It had surfaced last year in September that the PhD thesis of the Pro Rector of Comsats Institute of Information Technology (CIIT) and chief executive officer of the National Testing Service (NTS) has been found to be over 72 per cent plagiarised. An investigation by the Higher Education Commission (HEC) ensued and after almost a year of the allegations surfacing, Pro-Rector Haroon Rashid has been suspended from the prestigious post after his PhD was cancelled by Preston University, the body that had awarded him the degree negligently in the first place.

Haroon Rashid has been the recipient of Sitara-e-Imtiaz in the previous Pakistan Peoples Party government and has been working with Comsats for over five years, working for various government organisations over the past 35 years. At least 26 of his articles, mainly in the ICT field, had been published in various national and international journals, which undoubtedly will come under scrutiny now and have the possibility to be retracted. Such is the humiliation that will follow a decorated man wherever he goes and a long spanning career will come to an abrupt end.

Plagiarism in its most basic terms is the act of copying the works of others and passing them off as your own. This violates the author’s right to the ownership of the work, which is a fundamental moral right. In academic circles plagiarism is considered to be the most unethical and in most cases unforgivable crime as this research misconduct creates a ripple effect of costly damages for researchers, organisations and the general public.

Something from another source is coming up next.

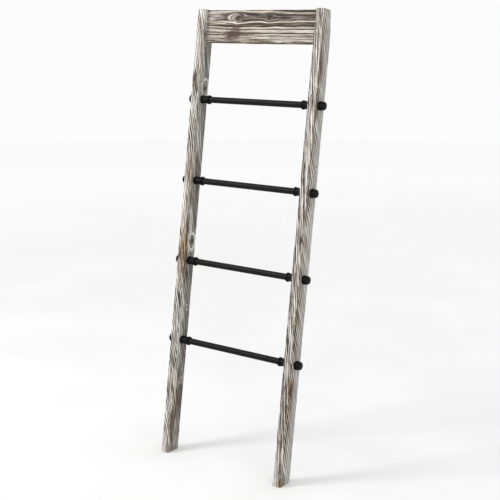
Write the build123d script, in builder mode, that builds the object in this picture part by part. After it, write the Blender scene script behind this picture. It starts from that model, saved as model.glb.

Due to the growing research population and a plethora of PhDs, especially in Pakistan, a pressure to ‘publish or perish,’ an increasing number of researchers have taken to cutting corners, resulting in falsified research, fraudulent data, paraphrasing, duplication and blatant plagiarism. The theft of ideas is the worse crime, perhaps larger than the theft of words, as original ideas are not easy to come by. Innovation will only come to Pakistan when students are encouraged to think for themselves rather than “copy-paste” for the sake of a degree; a degree utterly useless if the subject has no originality nor implication.